Yes, I know: just not done; not like that; things don’t work that way.  Then sorry: I will not vote for an occasional handout here and a morsel of pity there, as though I am a welfare case seeking favours.  This stance is costly.  Call it the American Way.  No wonder the great mass of the great Guyanese diaspora looks down on this place, and will have nothing to do with it.  Too many losers supporting more losers to perpetuate an entrenched losing way of life.  To answer Mr Fenty, I say build a new city that involves moving minds from the medieval bog to the modern.  Let the city fend for itself, as it has been forced to do in its agonising death spiral.

Next, I hear the newest lunacy of electoral change in the works for 2020 with LGE functioning as an early leading indicator.  Who gives a damn about LGE anyway?  If LGE is this pertinent, then optometrists must be doing massive Christmas business: they have succeeded in introducing colour blindness across the board.  That is more major than the oil finds.  Anyhow, I said it since around early 2016: 2020 is settled, sealed, and signed.  The Opposition PPP has already spiritually conceded (loud noises aside); as it knows its goose is cooked.  The foreigners (the A people) may be sympathetic to the horse (party), but they do not like the jockey (guess who?).  So, if anyone thinks that the outsiders will chance leaving local oil in the hands of those local

people, then I regret being compelled to burst that foolish bubble and put an end to this nonsense.  As said before, every election in this country has been determined by foreigners, and that was when oil was absent.  So, what about now?  Or as Matt Munro pleaded down the years, “Why not now?”  This is simply good horse sense.  Oil sense, too.

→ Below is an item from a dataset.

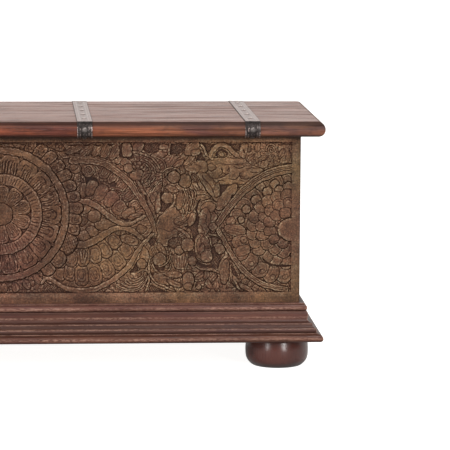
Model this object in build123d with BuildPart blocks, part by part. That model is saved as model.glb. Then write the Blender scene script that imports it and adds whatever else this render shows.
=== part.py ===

Last, I do agree that Guyanese voters are angry, unhappy, and distressed; only a few are over quality of life and governance.  The majority are angry about restrictions on the constitutional right to help themselves at taxpayer’s expense; about the shakedowns that have (somewhat) dried up; and about government failures (proliferating).  But angry means neither stupid nor reckless nor clueless.  Staying away from LGE is not crossing the floor; and sitting on hands does not mean committing mass ethnic suicide in the big bash of 2020.  While I have always liked shared governance, the government is already saddled with enough roguery of its own; it does not need the baggage that comes with the opposition.

Disturbingly, what all of this means for this place is more of the same runaway lawlessness and brigandage that are now vital to its very survival mechanism.